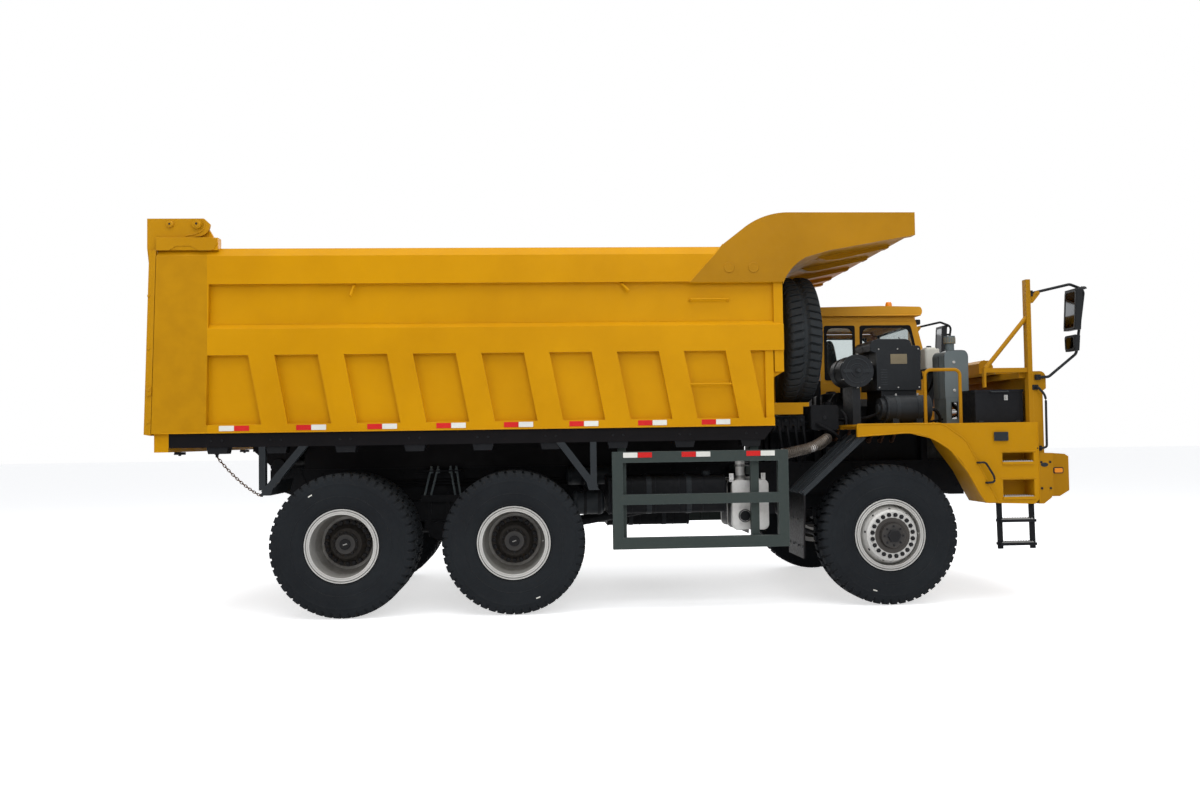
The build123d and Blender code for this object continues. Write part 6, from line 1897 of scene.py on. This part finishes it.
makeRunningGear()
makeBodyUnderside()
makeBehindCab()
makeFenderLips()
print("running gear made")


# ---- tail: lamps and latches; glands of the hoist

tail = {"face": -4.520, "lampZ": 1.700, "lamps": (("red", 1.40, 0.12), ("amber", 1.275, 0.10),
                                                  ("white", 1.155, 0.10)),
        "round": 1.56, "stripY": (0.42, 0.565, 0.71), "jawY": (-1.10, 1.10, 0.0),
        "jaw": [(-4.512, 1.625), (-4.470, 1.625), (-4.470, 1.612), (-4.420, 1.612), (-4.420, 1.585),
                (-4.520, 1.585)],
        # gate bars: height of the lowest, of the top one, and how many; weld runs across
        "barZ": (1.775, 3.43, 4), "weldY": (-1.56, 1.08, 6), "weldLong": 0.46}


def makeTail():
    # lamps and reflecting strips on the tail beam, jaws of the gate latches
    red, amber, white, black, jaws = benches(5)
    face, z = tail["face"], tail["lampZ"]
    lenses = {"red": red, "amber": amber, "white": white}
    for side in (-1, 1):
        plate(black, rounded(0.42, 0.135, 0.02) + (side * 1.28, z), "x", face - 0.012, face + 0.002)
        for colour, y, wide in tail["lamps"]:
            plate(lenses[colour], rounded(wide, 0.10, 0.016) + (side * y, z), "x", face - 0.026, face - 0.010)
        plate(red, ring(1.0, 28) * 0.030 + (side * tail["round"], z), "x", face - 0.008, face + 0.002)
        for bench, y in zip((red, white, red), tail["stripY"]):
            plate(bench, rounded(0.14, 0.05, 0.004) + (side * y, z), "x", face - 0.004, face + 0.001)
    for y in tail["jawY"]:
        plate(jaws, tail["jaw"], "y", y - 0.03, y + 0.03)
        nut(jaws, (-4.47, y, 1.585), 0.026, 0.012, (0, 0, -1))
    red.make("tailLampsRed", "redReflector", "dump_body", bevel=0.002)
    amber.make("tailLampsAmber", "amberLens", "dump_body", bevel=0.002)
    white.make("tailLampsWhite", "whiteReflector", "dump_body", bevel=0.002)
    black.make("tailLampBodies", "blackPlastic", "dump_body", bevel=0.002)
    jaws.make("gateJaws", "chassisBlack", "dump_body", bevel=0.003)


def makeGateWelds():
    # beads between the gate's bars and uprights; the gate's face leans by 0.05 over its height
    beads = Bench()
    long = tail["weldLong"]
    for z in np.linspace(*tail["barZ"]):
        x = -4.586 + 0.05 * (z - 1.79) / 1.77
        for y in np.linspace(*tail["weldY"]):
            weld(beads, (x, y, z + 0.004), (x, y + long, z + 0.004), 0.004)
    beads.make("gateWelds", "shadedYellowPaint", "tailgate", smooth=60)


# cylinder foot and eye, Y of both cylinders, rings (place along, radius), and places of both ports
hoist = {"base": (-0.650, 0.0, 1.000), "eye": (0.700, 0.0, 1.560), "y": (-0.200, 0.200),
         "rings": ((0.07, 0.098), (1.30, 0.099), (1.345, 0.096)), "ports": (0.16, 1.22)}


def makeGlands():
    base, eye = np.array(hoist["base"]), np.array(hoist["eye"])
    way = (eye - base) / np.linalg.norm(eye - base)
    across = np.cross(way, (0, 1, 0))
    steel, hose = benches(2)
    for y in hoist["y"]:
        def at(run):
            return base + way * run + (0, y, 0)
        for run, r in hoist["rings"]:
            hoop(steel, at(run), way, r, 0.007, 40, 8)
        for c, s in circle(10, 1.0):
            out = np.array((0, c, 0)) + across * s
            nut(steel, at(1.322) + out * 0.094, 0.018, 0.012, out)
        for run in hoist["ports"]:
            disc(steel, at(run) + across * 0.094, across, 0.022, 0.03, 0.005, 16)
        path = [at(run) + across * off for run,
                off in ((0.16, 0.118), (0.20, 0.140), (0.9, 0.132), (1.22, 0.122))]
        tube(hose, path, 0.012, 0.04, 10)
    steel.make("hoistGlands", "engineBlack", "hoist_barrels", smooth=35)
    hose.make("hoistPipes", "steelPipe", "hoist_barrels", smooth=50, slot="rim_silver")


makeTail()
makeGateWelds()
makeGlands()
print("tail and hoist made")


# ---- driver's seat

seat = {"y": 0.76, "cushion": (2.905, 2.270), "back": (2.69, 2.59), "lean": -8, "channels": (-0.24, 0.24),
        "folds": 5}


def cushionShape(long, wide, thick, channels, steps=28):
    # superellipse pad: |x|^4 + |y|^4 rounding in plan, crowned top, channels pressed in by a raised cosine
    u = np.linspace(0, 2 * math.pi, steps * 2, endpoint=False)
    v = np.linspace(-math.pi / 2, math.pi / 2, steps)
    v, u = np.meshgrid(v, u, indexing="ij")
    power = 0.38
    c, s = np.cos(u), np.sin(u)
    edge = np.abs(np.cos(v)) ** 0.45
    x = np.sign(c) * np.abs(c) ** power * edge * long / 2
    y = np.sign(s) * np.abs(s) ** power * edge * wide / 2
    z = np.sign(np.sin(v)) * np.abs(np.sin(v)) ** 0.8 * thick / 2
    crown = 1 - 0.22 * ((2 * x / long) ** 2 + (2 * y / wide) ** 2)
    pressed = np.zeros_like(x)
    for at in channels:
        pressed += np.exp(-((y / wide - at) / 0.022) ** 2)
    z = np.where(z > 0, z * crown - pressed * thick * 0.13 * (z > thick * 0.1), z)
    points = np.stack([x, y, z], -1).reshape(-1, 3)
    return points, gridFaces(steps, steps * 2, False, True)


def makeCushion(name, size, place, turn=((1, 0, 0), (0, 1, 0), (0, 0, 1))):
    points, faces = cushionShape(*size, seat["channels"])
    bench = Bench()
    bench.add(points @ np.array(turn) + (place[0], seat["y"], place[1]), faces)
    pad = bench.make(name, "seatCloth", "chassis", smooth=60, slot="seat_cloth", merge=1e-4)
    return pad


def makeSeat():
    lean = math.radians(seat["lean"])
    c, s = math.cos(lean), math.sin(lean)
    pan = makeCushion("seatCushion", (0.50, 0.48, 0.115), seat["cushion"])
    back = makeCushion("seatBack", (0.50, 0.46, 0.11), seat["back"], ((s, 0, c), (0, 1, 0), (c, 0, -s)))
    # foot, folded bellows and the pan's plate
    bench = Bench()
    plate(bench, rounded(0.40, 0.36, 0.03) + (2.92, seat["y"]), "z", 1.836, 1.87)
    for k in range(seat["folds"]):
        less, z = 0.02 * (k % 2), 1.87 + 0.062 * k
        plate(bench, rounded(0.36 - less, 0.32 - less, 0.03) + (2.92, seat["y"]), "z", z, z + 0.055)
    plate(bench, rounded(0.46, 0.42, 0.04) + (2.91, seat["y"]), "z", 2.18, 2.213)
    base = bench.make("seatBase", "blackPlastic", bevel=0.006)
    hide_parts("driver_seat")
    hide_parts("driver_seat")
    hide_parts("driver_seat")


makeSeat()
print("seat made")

________________

EXERCISE TASK: Print the complete listing again, exactly as it stands.

EXERCISE RESULT:
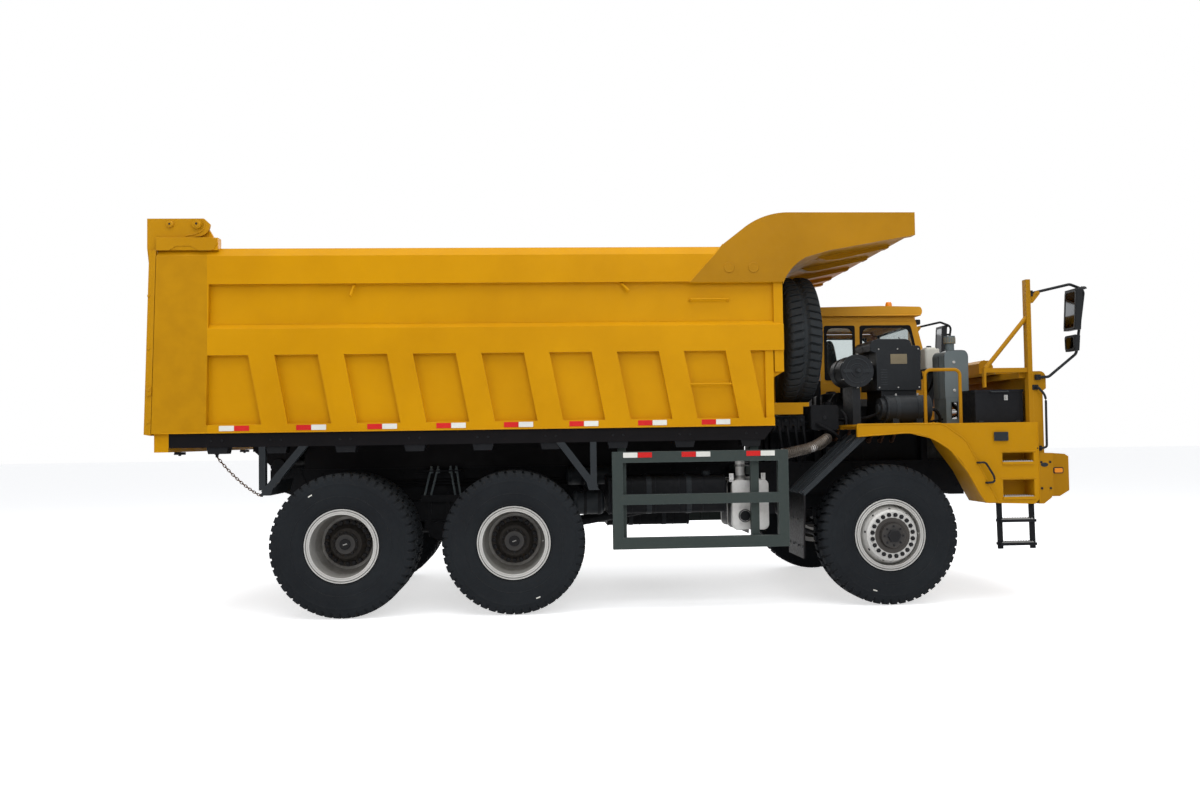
The build123d and Blender code for this object continues. Write part 6, from line 1897 of scene.py on. This part finishes it.
makeRunningGear()
makeBodyUnderside()
makeBehindCab()
makeFenderLips()
print("running gear made")


# ---- tail: lamps and latches; glands of the hoist

tail = {"face": -4.520, "lampZ": 1.700, "lamps": (("red", 1.40, 0.12), ("amber", 1.275, 0.10),
                                                  ("white", 1.155, 0.10)),
        "round": 1.56, "stripY": (0.42, 0.565, 0.71), "jawY": (-1.10, 1.10, 0.0),
        "jaw": [(-4.512, 1.625), (-4.470, 1.625), (-4.470, 1.612), (-4.420, 1.612), (-4.420, 1.585),
                (-4.520, 1.585)],
        # gate bars: height of the lowest, of the top one, and how many; weld runs across
        "barZ": (1.775, 3.43, 4), "weldY": (-1.56, 1.08, 6), "weldLong": 0.46}


def makeTail():
    # lamps and reflecting strips on the tail beam, jaws of the gate latches
    red, amber, white, black, jaws = benches(5)
    face, z = tail["face"], tail["lampZ"]
    lenses = {"red": red, "amber": amber, "white": white}
    for side in (-1, 1):
        plate(black, rounded(0.42, 0.135, 0.02) + (side * 1.28, z), "x", face - 0.012, face + 0.002)
        for colour, y, wide in tail["lamps"]:
            plate(lenses[colour], rounded(wide, 0.10, 0.016) + (side * y, z), "x", face - 0.026, face - 0.010)
        plate(red, ring(1.0, 28) * 0.030 + (side * tail["round"], z), "x", face - 0.008, face + 0.002)
        for bench, y in zip((red, white, red), tail["stripY"]):
            plate(bench, rounded(0.14, 0.05, 0.004) + (side * y, z), "x", face - 0.004, face + 0.001)
    for y in tail["jawY"]:
        plate(jaws, tail["jaw"], "y", y - 0.03, y + 0.03)
        nut(jaws, (-4.47, y, 1.585), 0.026, 0.012, (0, 0, -1))
    red.make("tailLampsRed", "redReflector", "dump_body", bevel=0.002)
    amber.make("tailLampsAmber", "amberLens", "dump_body", bevel=0.002)
    white.make("tailLampsWhite", "whiteReflector", "dump_body", bevel=0.002)
    black.make("tailLampBodies", "blackPlastic", "dump_body", bevel=0.002)
    jaws.make("gateJaws", "chassisBlack", "dump_body", bevel=0.003)


def makeGateWelds():
    # beads between the gate's bars and uprights; the gate's face leans by 0.05 over its height
    beads = Bench()
    long = tail["weldLong"]
    for z in np.linspace(*tail["barZ"]):
        x = -4.586 + 0.05 * (z - 1.79) / 1.77
        for y in np.linspace(*tail["weldY"]):
            weld(beads, (x, y, z + 0.004), (x, y + long, z + 0.004), 0.004)
    beads.make("gateWelds", "shadedYellowPaint", "tailgate", smooth=60)


# cylinder foot and eye, Y of both cylinders, rings (place along, radius), and places of both ports
hoist = {"base": (-0.650, 0.0, 1.000), "eye": (0.700, 0.0, 1.560), "y": (-0.200, 0.200),
         "rings": ((0.07, 0.098), (1.30, 0.099), (1.345, 0.096)), "ports": (0.16, 1.22)}


def makeGlands():
    base, eye = np.array(hoist["base"]), np.array(hoist["eye"])
    way = (eye - base) / np.linalg.norm(eye - base)
    across = np.cross(way, (0, 1, 0))
    steel, hose = benches(2)
    for y in hoist["y"]:
        def at(run):
            return base + way * run + (0, y, 0)
        for run, r in hoist["rings"]:
            hoop(steel, at(run), way, r, 0.007, 40, 8)
        for c, s in circle(10, 1.0):
            out = np.array((0, c, 0)) + across * s
            nut(steel, at(1.322) + out * 0.094, 0.018, 0.012, out)
        for run in hoist["ports"]:
            disc(steel, at(run) + across * 0.094, across, 0.022, 0.03, 0.005, 16)
        path = [at(run) + across * off for run,
                off in ((0.16, 0.118), (0.20, 0.140), (0.9, 0.132), (1.22, 0.122))]
        tube(hose, path, 0.012, 0.04, 10)
    steel.make("hoistGlands", "engineBlack", "hoist_barrels", smooth=35)
    hose.make("hoistPipes", "steelPipe", "hoist_barrels", smooth=50, slot="rim_silver")


makeTail()
makeGateWelds()
makeGlands()
print("tail and hoist made")


# ---- driver's seat

seat = {"y": 0.76, "cushion": (2.905, 2.270), "back": (2.69, 2.59), "lean": -8, "channels": (-0.24, 0.24),
        "folds": 5}


def cushionShape(long, wide, thick, channels, steps=28):
    # superellipse pad: |x|^4 + |y|^4 rounding in plan, crowned top, channels pressed in by a raised cosine
    u = np.linspace(0, 2 * math.pi, steps * 2, endpoint=False)
    v = np.linspace(-math.pi / 2, math.pi / 2, steps)
    v, u = np.meshgrid(v, u, indexing="ij")
    power = 0.38
    c, s = np.cos(u), np.sin(u)
    edge = np.abs(np.cos(v)) ** 0.45
    x = np.sign(c) * np.abs(c) ** power * edge * long / 2
    y = np.sign(s) * np.abs(s) ** power * edge * wide / 2
    z = np.sign(np.sin(v)) * np.abs(np.sin(v)) ** 0.8 * thick / 2
    crown = 1 - 0.22 * ((2 * x / long) ** 2 + (2 * y / wide) ** 2)
    pressed = np.zeros_like(x)
    for at in channels:
        pressed += np.exp(-((y / wide - at) / 0.022) ** 2)
    z = np.where(z > 0, z * crown - pressed * thick * 0.13 * (z > thick * 0.1), z)
    points = np.stack([x, y, z], -1).reshape(-1, 3)
    return points, gridFaces(steps, steps * 2, False, True)


def makeCushion(name, size, place, turn=((1, 0, 0), (0, 1, 0), (0, 0, 1))):
    points, faces = cushionShape(*size, seat["channels"])
    bench = Bench()
    bench.add(points @ np.array(turn) + (place[0], seat["y"], place[1]), faces)
    pad = bench.make(name, "seatCloth", "chassis", smooth=60, slot="seat_cloth", merge=1e-4)
    return pad


def makeSeat():
    lean = math.radians(seat["lean"])
    c, s = math.cos(lean), math.sin(lean)
    pan = makeCushion("seatCushion", (0.50, 0.48, 0.115), seat["cushion"])
    back = makeCushion("seatBack", (0.50, 0.46, 0.11), seat["back"], ((s, 0, c), (0, 1, 0), (c, 0, -s)))
    # foot, folded bellows and the pan's plate
    bench = Bench()
    plate(bench, rounded(0.40, 0.36, 0.03) + (2.92, seat["y"]), "z", 1.836, 1.87)
    for k in range(seat["folds"]):
        less, z = 0.02 * (k % 2), 1.87 + 0.062 * k
        plate(bench, rounded(0.36 - less, 0.32 - less, 0.03) + (2.92, seat["y"]), "z", z, z + 0.055)
    plate(bench, rounded(0.46, 0.42, 0.04) + (2.91, seat["y"]), "z", 2.18, 2.213)
    base = bench.make("seatBase", "blackPlastic", bevel=0.006)
    hide_parts("driver_seat")
    hide_parts("driver_seat")
    hide_parts("driver_seat")


makeSeat()
print("seat made")